How to Determine Point and Fee Coverage
5 percent of the total loan amount for a loan greater than or equal to $20,000. 8 percent of the total loan amount or $1,000 (whichever is less) for loan amounts less than $20,000. The following items are included in calculating points and fees for HOEPA coverage:
- Closed-end credit transactions
- Open-end credit plans (HELOCs)
- Participating fees payable at or before account opening
- Fees charged to draw on their HELOCs
- Point and fees calculation
- Finance charge
Loan Originator Compensation and Comments
Compensation can be paid by creditor to a mortgage broker, by consumer or creditor to a manufactured home retailer, or included in the sales price of a manufactured home through:
- Real estate-related fees
- Premiums for credit insurance; credit property insurance; other life, accident, health or loss-of-income insurance where the creditor is beneficiary
- Maximum prepayment penalty
- Prepayment penalty paid in a refinance
HOEPA Rules Regulating Prepayment Penalties
HOEPA prohibits prepayment penalties for high-cost mortgages.

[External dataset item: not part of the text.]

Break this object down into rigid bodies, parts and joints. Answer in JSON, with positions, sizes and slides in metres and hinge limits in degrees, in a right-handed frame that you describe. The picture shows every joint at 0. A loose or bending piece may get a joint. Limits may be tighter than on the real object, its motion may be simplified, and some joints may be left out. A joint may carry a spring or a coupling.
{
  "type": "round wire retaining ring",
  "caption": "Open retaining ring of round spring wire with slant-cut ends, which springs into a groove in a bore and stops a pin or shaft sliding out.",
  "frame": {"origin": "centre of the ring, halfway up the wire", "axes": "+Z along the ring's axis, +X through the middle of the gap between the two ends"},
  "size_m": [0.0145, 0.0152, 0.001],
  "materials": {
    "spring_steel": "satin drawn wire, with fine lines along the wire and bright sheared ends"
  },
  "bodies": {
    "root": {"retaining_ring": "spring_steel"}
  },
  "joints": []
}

Added prepayment penalty coverage test:
- More than 36 months after consumption or account opening
- In an amount more than 2 percent of amount prepaid
Restrictions on and Additional Consumer Protections for High-Cost Mortgages
Specific disclosure requirements include:
- Disclosures must inform the consumer that the loan will not be effective until consummation or account opening occurs
- Explain the consequences of default
- Disclose loan terms such as APR, amount borrows and monthly payment
- If a variable-rate loan, explain the maximum monthly payment that may be required under the terms of the loan or credit plan
Requirements include ability-to-repay and pre-loan counseling. Restrictions apply to transaction terms, fees and practices.

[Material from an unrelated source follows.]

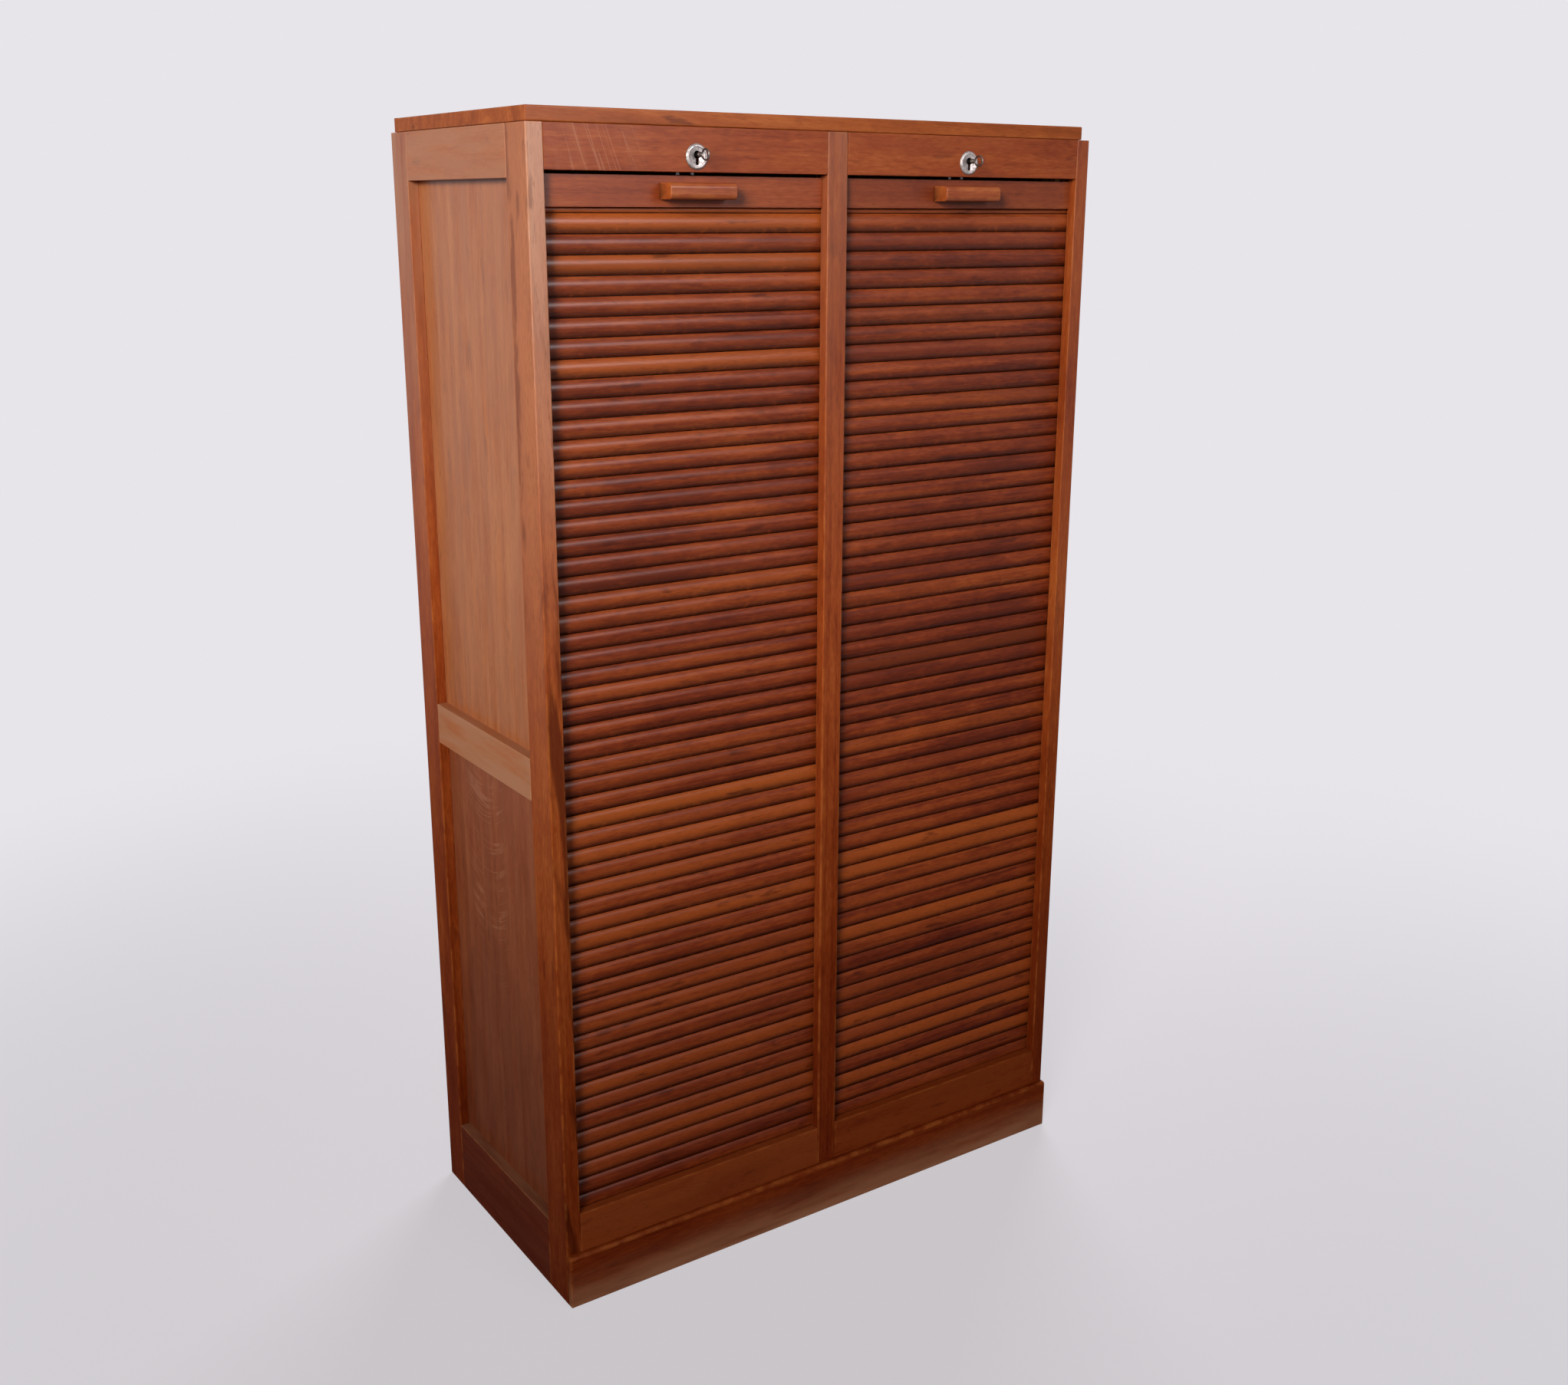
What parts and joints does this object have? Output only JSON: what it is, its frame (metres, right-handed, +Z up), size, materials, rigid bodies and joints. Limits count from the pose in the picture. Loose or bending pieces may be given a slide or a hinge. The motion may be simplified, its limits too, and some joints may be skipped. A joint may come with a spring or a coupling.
{
  "type": "tambour door cabinet",
  "caption": "Tall oak filing cabinet with a framed carcass, whose slatted roller doors slide down behind the front to show shelves, each with a pull and a keyed lock.",
  "frame": {"origin": "under the middle of the whole object on the floor: middle of the width, and of the depth from the key's bow to the back posts", "axes": "+Z up, -Y out of the front with the curtains, +X to the right of someone facing the front"},
  "size_m": [1, 0.494, 1.8],
  "materials": {
    "oak_frame": "stained oak under shellac, satin, with open grain",
    "oak_panel": "stained oak panel, satin, upright grain",
    "oak_slat": "dark stained oak slats, satin, grain along the slats",
    "oak_inside": "paler oak inside, thin finish",
    "plywood": "thin plywood, thin finish",
    "nickel": "worn nickel plate",
    "steel": "old bright steel"
  },
  "bodies": {
    "carcass": {"top_board": "oak_frame", "front_post_left": "oak_frame", "front_post_right": "oak_frame", "back_post_left": "oak_frame", "back_post_right": "oak_frame", "divider_post": "oak_frame", "back_divider_post": "oak_frame", "centre_bearer": "oak_inside", "side_top_rail_left": "oak_frame", "side_top_rail_right": "oak_frame", "side_mid_rail_left": "oak_frame", "side_mid_rail_right": "oak_frame", "side_bottom_rail_left": "oak_frame", "side_bottom_rail_right": "oak_frame", "side_upper_panel_left": "oak_panel", "side_upper_panel_right": "oak_panel", "side_lower_panel_left": "oak_panel", "side_lower_panel_right": "oak_panel", "front_top_rail_left": "oak_frame", "front_top_rail_right": "oak_frame", "front_bottom_rail_left": "oak_frame", "front_bottom_rail_right": "oak_frame", "plinth": "oak_frame", "back_top_rail": "oak_frame", "back_bottom_rail": "oak_frame", "back_muntin": "oak_frame", "back_panel_left": "plywood", "back_panel_right": "plywood", "inner_back_left": "plywood", "inner_back_right": "plywood", "centre_partition": "oak_inside", "side_lining_left": "oak_inside", "side_lining_right": "oak_inside", "floor_board_left": "oak_inside", "floor_board_right": "oak_inside", "shelf_left_1": "oak_inside", "shelf_left_2": "oak_inside", "shelf_left_3": "oak_inside", "shelf_right_1": "oak_inside", "shelf_right_2": "oak_inside", "shelf_right_3": "oak_inside", "slat_curtain_left": "oak_slat", "slat_curtain_right": "oak_slat", "curtain_tail_left": "oak_slat", "curtain_tail_right": "oak_slat", "lock_case_left": "steel", "lock_case_right": "steel", "lock_plate_left": "nickel", "lock_plate_right": "nickel"},
    "lead_left": {"lead_rail_left": "oak_frame", "pull_left": "oak_frame", "strike_plate_left": "nickel"},
    "lead_right": {"lead_rail_right": "oak_frame", "pull_right": "oak_frame", "strike_plate_right": "nickel"},
    "key_left_body": {"key_left": "steel"},
    "key_right_body": {"key_right": "steel"},
    "bolt_left_body": {"lock_bolt_left": "nickel"},
    "bolt_right_body": {"lock_bolt_right": "nickel"}
  },
  "joints": [
    {"name": "curtain_left", "type": "slide", "parent": "carcass", "child": "lead_left", "axis": [0, 0, -1], "range_m": [0, 1.516], "deforming": ["slat_curtain_left"]},
    {"name": "curtain_right", "type": "slide", "parent": "carcass", "child": "lead_right", "axis": [0, 0, -1], "range_m": [0, 1.516], "deforming": ["slat_curtain_right"]},
    {"name": "key_turn_left", "type": "hinge", "parent": "carcass", "child": "key_left_body", "pos_m": [-0.2415, -0.213, 1.743], "axis": [0, 1, 0], "range_deg": [0, 90]},
    {"name": "key_turn_right", "type": "hinge", "parent": "carcass", "child": "key_right_body", "pos_m": [0.2475, -0.213, 1.743], "axis": [0, 1, 0], "range_deg": [0, 90]},
    {"name": "bolt_throw_left", "type": "slide", "parent": "carcass", "child": "bolt_left_body", "axis": [0, 0, -1], "range_m": [0, 0.008]},
    {"name": "bolt_throw_right", "type": "slide", "parent": "carcass", "child": "bolt_right_body", "axis": [0, 0, -1], "range_m": [0, 0.008]}
  ],
  "couplings": [
    {"joint": "key_turn_left", "follows": "bolt_throw_left", "rad_per_m": 196.34},
    {"joint": "key_turn_right", "follows": "bolt_throw_right", "rad_per_m": 196.34}
  ]
}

Restrictions on Loan Terms for High-Cost Mortgages
- Balloon payments
- Prepayment penalties
- Due-on-demand features
Other Acts or Practices Prohibited or Restricted for High-Cost Mortgages
Creditors and mortgage brokers are prohibited from recommending default on an existing loan to be refinanced by a high-cost mortgage. Creditors, servicers and assignees cannot charge a fee to modify, defer, renew, extend or amend a high-cost mortgage. Late fees are restricted to 4 percent of the past due payment and pyramiding pf late fees is prohibited. Fees for generation of payoff statements are generally banned, with limited exceptions. Points and fees cannot be financed, excluding finance closing charges. Cannot purposely structure a transaction to evade HOEPA coverage (i.e. splitting a loan into 2 loans to divide the loan fees to avoid the points and fees threshold).
Existing HOEPA and Regulation Z Protections Which Still Apply to High-Cost Mortgages
- Negative amortization
- A payment schedule that consolidates more than 2 periodic payments and pays them in advance from the loan proceeds.

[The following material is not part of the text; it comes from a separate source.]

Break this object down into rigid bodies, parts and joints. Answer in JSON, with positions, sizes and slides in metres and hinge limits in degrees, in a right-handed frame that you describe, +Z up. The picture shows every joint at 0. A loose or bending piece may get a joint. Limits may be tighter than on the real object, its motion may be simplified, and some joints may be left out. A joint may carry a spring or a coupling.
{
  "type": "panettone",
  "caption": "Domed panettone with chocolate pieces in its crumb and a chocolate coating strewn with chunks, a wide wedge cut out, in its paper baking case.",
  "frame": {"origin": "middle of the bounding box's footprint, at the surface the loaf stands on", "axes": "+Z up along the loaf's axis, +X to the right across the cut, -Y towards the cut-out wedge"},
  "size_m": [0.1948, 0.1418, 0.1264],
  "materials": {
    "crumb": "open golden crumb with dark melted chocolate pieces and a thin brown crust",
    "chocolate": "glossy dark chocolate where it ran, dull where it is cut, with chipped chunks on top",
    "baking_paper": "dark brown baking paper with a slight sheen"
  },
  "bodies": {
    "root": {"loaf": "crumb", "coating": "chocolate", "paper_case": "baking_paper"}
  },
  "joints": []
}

- An increase in the interest rate after default.
- Acceleration as a result of default in payment, a refund of interest calculated in the manner less favorable to the consumer than the actuarial method.
- Paying a contractor under a home-improvement contract from the proceeds of a high-cost mortgage.
- Selling a high-cost mortgage in the secondary market without providing high-cost mortgage notice to assignee.
- Refinancing any high-cost mortgage into another high-cost mortgage within 1 year after having extended credit, unless the refinancing is in the consumers’ interest.
New Ability-to-Repay Requirements for High-Cost Mortgages
- Closed-end credit transactions have same ability-to-repay requirements found under consumerfinance.gov
- Open-end high-cost mortgages (HELOCs) and comments
Counseling Requirements for High-Cost Mortgages
Lender must receive written certification that the consumer has received homeownership counseling from an agency on the HUD-approved housing counseling list found at consumerfinance.gov. The homeownership counselor cannot be affiliated with or employed by the lender. Lenders cannot steer the consumer to a particular counseling agency. Lender must provide applicants a written list of 10 homeownership counseling organizations that are closest to the center of the zip code of the borrowers’ current address within 3 business days of receiving application. The homeowner counseling organization list must contain:
- Agency name
- Phone number
- Street address
- Zip Code
- Website URL
- Email address
- Counseling services provided
- Languages spoken
- The following disclosure: “The counseling agencies on this list are approved by the U.S. Department of Housing and Urban Development (HUD), and they can offer independent advice about whether a particular set of mortgage loan terms is a good fit based on your objectives and circumstances, often at little or no cost to you. This list shows you several approved agencies in your area. You can find other approved counseling agencies at the Consumer Financial Protection Bureau’s (CFPB) website: www.consumerfinance.gov/mortgagehelp or by calling 1-855-411-CFPB (2372). You can also access a list of nationwide HUD-approved counseling intermediaries at: portal.hud.gov/hudportal/HUD.
Counseling cannot begin until the consumer has received their RESPA loan estimate or the disclosures required, which will be verified with the counselor. High-cost mortgage disclosures are required to be provided at least 3 business days before closing. Counseling may be provided via telephone. Written certificate may be sent by counselor via mail, email or facsimile so long as the certificate is in retainable form.
Fees for Homeownership Counseling for High-Cost Mortgages
Lenders may pay the counseling fee, but cannot condition payment on the consumer getting a high-cost loan. Consumers may also pay the counseling fee.